Listed entries
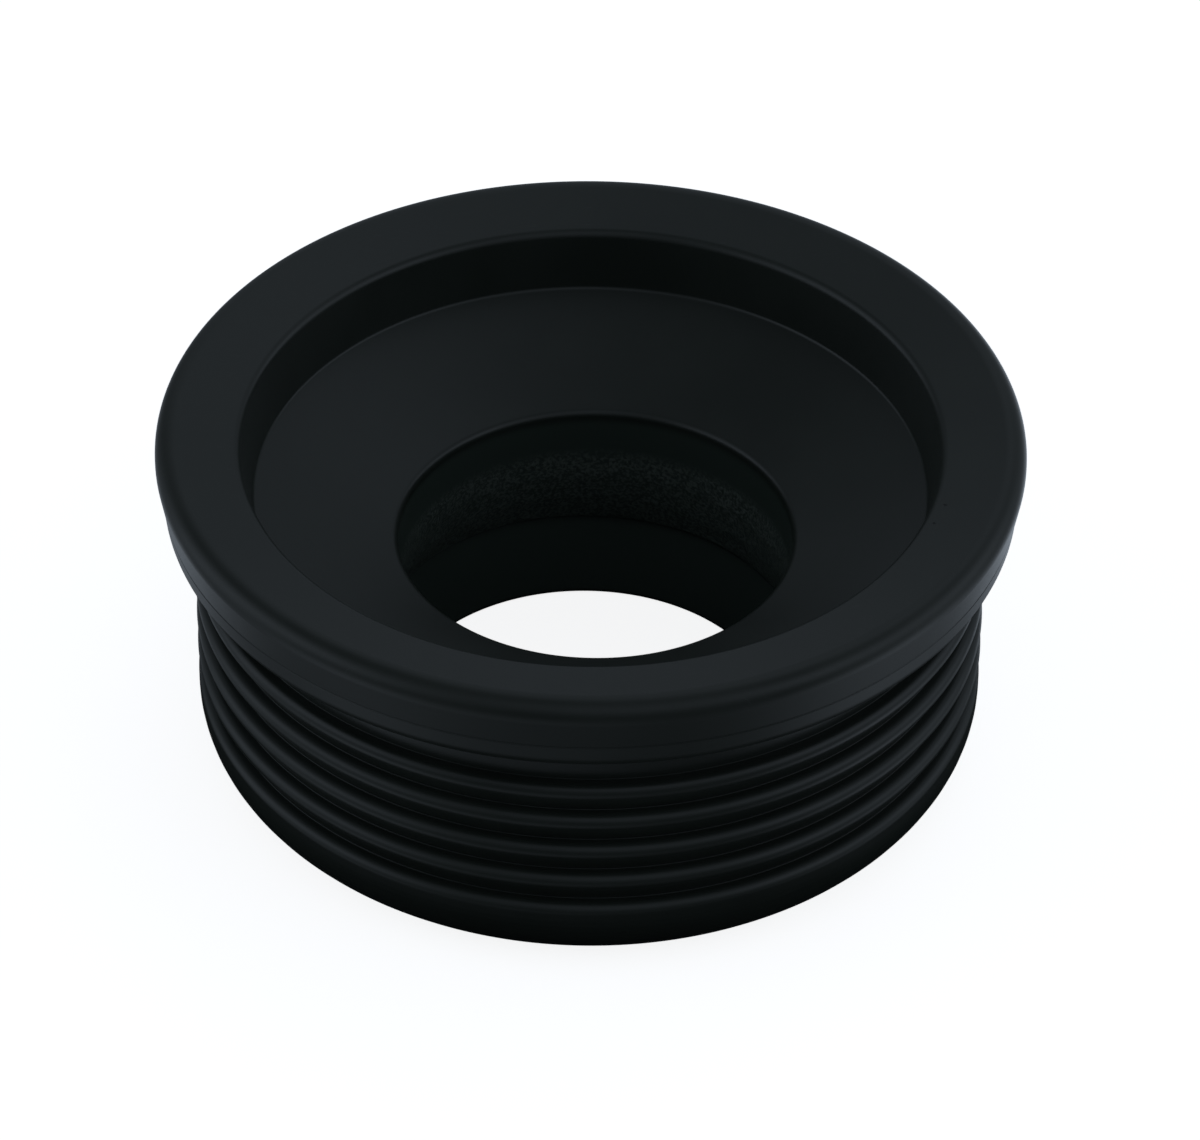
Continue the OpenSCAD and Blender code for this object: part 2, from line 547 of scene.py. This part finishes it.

...

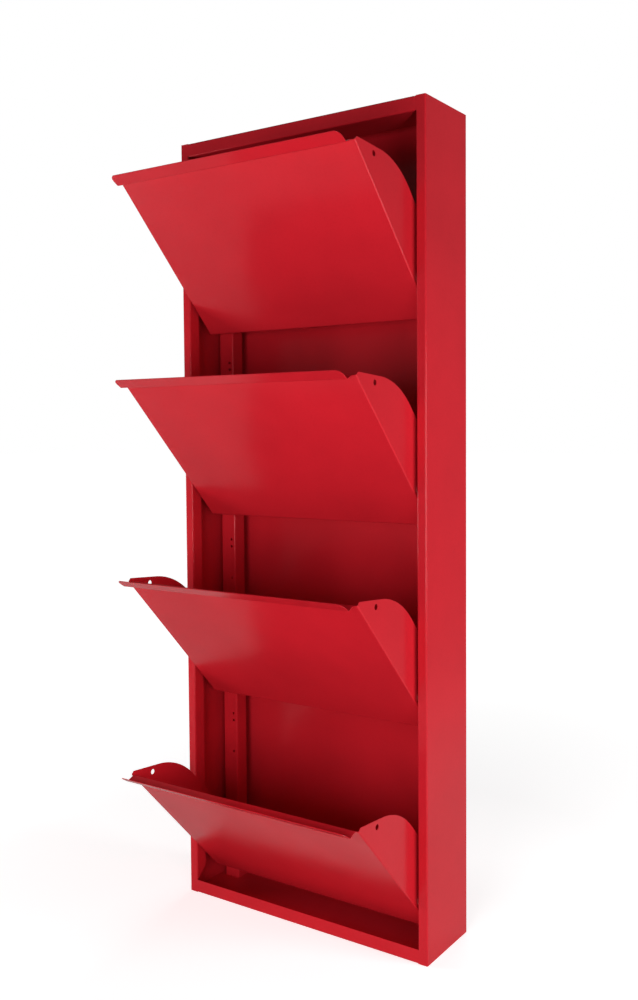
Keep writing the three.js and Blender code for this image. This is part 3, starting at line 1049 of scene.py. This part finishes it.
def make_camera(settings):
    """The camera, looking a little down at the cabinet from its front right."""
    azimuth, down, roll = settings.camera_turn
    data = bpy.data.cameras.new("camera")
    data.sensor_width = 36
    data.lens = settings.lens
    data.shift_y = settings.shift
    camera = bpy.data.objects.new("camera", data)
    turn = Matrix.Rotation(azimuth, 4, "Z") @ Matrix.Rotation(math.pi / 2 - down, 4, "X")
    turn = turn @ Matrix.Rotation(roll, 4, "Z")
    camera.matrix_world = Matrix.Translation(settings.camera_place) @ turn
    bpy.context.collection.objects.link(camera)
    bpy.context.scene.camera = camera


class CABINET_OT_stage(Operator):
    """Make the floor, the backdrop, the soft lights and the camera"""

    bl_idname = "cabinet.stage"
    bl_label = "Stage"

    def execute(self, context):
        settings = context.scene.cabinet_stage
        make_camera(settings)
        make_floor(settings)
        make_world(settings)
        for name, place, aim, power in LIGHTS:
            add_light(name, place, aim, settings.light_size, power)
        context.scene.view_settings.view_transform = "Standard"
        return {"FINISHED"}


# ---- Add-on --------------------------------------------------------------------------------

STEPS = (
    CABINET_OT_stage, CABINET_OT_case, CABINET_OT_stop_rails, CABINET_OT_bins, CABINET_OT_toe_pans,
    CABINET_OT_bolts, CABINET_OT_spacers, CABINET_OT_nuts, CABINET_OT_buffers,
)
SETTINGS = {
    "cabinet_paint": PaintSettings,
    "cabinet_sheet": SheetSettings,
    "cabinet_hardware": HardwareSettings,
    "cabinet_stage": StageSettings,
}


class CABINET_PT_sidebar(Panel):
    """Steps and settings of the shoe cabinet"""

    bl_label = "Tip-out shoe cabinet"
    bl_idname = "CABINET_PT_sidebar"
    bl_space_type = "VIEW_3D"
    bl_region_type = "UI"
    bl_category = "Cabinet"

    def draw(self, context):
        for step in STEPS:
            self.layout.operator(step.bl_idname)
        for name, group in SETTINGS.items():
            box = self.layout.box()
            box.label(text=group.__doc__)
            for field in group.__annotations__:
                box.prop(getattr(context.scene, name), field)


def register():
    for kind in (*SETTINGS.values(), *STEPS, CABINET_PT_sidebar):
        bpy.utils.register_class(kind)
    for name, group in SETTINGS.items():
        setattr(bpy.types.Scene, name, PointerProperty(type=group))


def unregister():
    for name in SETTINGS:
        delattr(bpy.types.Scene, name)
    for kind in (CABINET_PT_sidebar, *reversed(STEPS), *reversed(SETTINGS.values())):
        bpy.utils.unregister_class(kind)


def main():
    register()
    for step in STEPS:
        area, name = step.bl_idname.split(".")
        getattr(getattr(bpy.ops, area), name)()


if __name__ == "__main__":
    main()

Work required
Start at the line with "Keep writing the" and stop after the line with "# ---- Add-on". Repeat exactly the lines in that range.

Expected answer
Keep writing the three.js and Blender code for this image. This is part 3, starting at line 1049 of scene.py. This part finishes it.
def make_camera(settings):
    """The camera, looking a little down at the cabinet from its front right."""
    azimuth, down, roll = settings.camera_turn
    data = bpy.data.cameras.new("camera")
    data.sensor_width = 36
    data.lens = settings.lens
    data.shift_y = settings.shift
    camera = bpy.data.objects.new("camera", data)
    turn = Matrix.Rotation(azimuth, 4, "Z") @ Matrix.Rotation(math.pi / 2 - down, 4, "X")
    turn = turn @ Matrix.Rotation(roll, 4, "Z")
    camera.matrix_world = Matrix.Translation(settings.camera_place) @ turn
    bpy.context.collection.objects.link(camera)
    bpy.context.scene.camera = camera


class CABINET_OT_stage(Operator):
    """Make the floor, the backdrop, the soft lights and the camera"""

    bl_idname = "cabinet.stage"
    bl_label = "Stage"

    def execute(self, context):
        settings = context.scene.cabinet_stage
        make_camera(settings)
        make_floor(settings)
        make_world(settings)
        for name, place, aim, power in LIGHTS:
            add_light(name, place, aim, settings.light_size, power)
        context.scene.view_settings.view_transform = "Standard"
        return {"FINISHED"}


# ---- Add-on --------------------------------------------------------------------------------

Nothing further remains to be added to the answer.